Podcast and YouTube Deep Dive

Integral Life / Ken Wilber dialogues | integrallife.com Altitude: Yellow/Turquoise. The most direct engagement with Wilber’s thinking available in audio/video format. Begin with the “Trump and the Post-Truth World” dialogue.

Emerge Podcast (Daniel Thorson) | YouTube/podcast Altitude: Yellow/Turquoise. Interviews thinkers at the leading edge: Zak Stein, Bonnitta Roy, Jordan Hall, Nora Bateson. One of the finest regularly produced Yellow-altitude podcasts.

Rebel Wisdom (David Fuller) | YouTube Altitude: Green/Yellow. Excellent entry point for Green-to-Yellow students. Interviews with John Vervaeke, Jamie Wheal, and others.

John Vervaeke — “Awakening from the Meaning Crisis” | YouTube lecture series Altitude: Orange/Yellow/Turquoise. 50-episode lecture series tracing the history of Western meaning-making from ancient Greece to the present. As close to Yellow academic thinking as mainstream academia currently produces.

Iain McGilchrist interviews | YouTube (various hosts) Altitude: Yellow/Turquoise. McGilchrist’s work maps almost exactly onto Integral’s description of the Orange plateau and its failure modes.

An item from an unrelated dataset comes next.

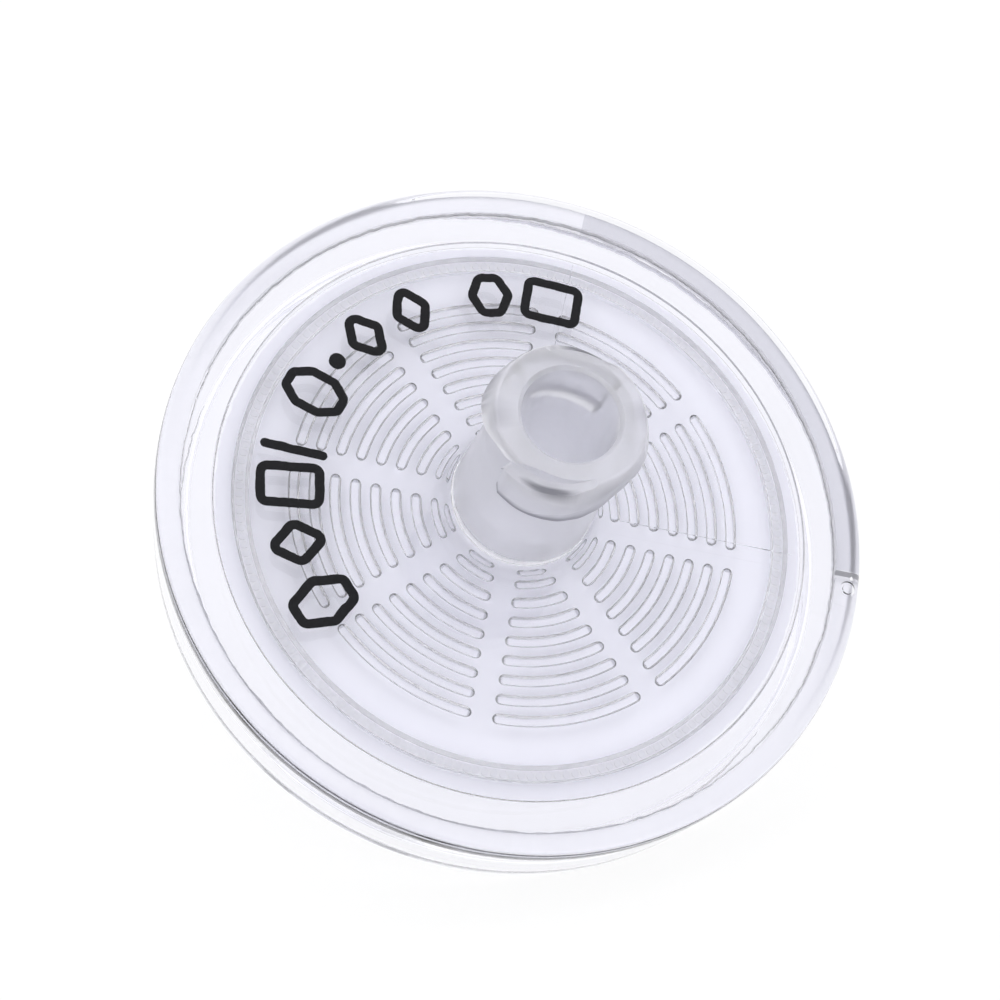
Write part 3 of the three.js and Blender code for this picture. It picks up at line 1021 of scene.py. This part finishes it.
        # Past the run-out both factors can be negative, which leaves a faint painted grey on the hub's end.
        near_edge = min(1.0, 1 + (self.edge_full - abs(point.z - at.foot - 0.1)) / self.edge_fade)
        edge = near_edge * min(1.0, (self.edge_end[0] - sweep) / self.edge_end[1])
        rise = (sweep - self.crest_rise[0]) / self.crest_rise[1]
        crest = self.crest_shade * min(1.0, rise, (self.crest_fall[0] - sweep) / self.crest_fall[1])
        along, across = (sweep - self.lens_sweep[0]) / self.lens_sweep[1], (out - self.lens_out[0]) / self.lens_out[1]
        on_flank = at.crest_top - 0.05 < point.z < at.crest_top + self.thread_flank
        lens = self.lens_depth * (1 - along**2 - across**2) if on_flank else 0.0
        return max(edge, crest if out > 0.45 else 0.0, lens, 0.0)

    def paint_hub_shade(self, mesh: bpy.types.Mesh) -> None:
        """Stores the painted shade of every point of the half, which stands in for the dark lines that bent light draws
        in the thread.
        """
        depth = mesh.attributes.new(PAINTED_SHADE_ATTRIBUTE, "FLOAT", "POINT")
        depth.data.foreach_set("value", [min(1.0, self.painted_shade_depth(vertex.co)) for vertex in mesh.vertices])

    def region(self, middle: Vector, normal: Vector) -> Region:
        """Tells how a face of this half is finished."""
        s = self.sizes
        radius = middle.xy.length
        in_bore = radius < self.mouth and abs(normal.z) < WALL_SLOPE
        if in_bore or (middle.z > self.milky_from and radius < self.hub_foot + self.hub_fillet):
            return Region.HUB
        on_ribs = s.plate_bottom - self.rib_height < middle.z < s.plate_bottom
        # Rib walls take the grey frosted finish, whose grey is painted shade along the ribs.
        if on_ribs and abs(normal.z) < WALL_SLOPE and self.mouth < radius < s.pinch_inner - self.rib_margin + 1:
            return Region.RIB_WALL
        # The unwelded part of the plug's foot takes the grey finish, whose grey is painted shade.
        if middle.z < -s.flange_thickness - 0.01 and abs(radius - s.plug_radius) < 0.12:
            angle = math.degrees(math.atan2(middle.y, middle.x))
            return Region.RIB_WALL if s.unwelded[0] < angle < s.unwelded[1] else Region.WELD
        if middle.z < s.plate_bottom and s.pinch_inner < radius < s.pinch_outer:
            return Region.WELD
        return Region.POLISHED

    def build(
        self, ribs: ShapeTree, beads: ShapeTree, materials: Sequence[bpy.types.Material]
    ) -> bpy.types.Object:
        """Builds the whole half as one closed solid."""
        hub = combine(self.hub(), "UNION", [self.thread()])
        combine(hub, "DIFFERENCE", [self.end_trim()])
        body = combine(self.disc(), "UNION", [hub, self.ribs(ribs), self.bead_ring(beads)])
        combine(body, "DIFFERENCE", [self.bore(), self.gate_mark(), *self.knit_lines()])
        dress(body, materials, self.region)
        self.paint_hub_shade(body.data)
        place(body, "inlet_half", self.own_frame)
        return body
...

On Being (Krista Tippett) | Podcast Altitude: Green/Yellow border. The finest Green spiritual/philosophical podcast in mainstream production.


Practical Study Protocol

Maintaining altitude awareness without detachment

  • Before watching: “I am going to feel this work from inside its own altitude before analysing it from above.”
  • Allow genuine emotional response. Analysis comes after.
  • Notice when you feel superior to the work’s altitude — that feeling of superiority is itself a stage signature, usually Green or early Yellow.

Journaling prompts

After watching any media, consider:

  1. What altitude does this work operate from, and how do I know?
  2. What in this work genuinely moved me? What altitude is that feeling coming from?
  3. Where did the work strain toward a higher altitude and not quite reach it?
  4. Which character do I most identify with, and what does that tell me about my current center of gravity?
  5. What does this work honour that I tend to dismiss?

Study group protocol

  • Watch independently, journal individually, then discuss as a group
  • The variation in altitude readings across group members is itself developmental data
  • Occasionally watch content from a deliberately lower altitude and practice “generous anthropology” — inhabiting another altitude’s lived experience with genuine respect

Common pitfalls

The Green confirmation trap. Using Orange-critical Green media to reinforce anti-Orange bias.

Altitude flattery. Gravitating toward media labeled “Yellow/Integral” because it makes you feel advanced.

The analysis defense. Using developmental analysis to stay above the work rather than in it.

Dismissing Blue and Red. A clear sign that a student is still operating from Green is the inability to genuinely honour Red vitality and Blue order as healthy, necessary stages.

The Green-to-Yellow gap specifically. The most important pitfall: using Yellow cognitive frameworks to continue Green emotional avoidance. Second-tier thinking is not smarter Green — it is a genuinely different relationship to all prior stages.


This guide is a living document. Return to it as your practice develops. The works that seem most clearly mapped today will reveal new altitudes as your own center of gravity shifts.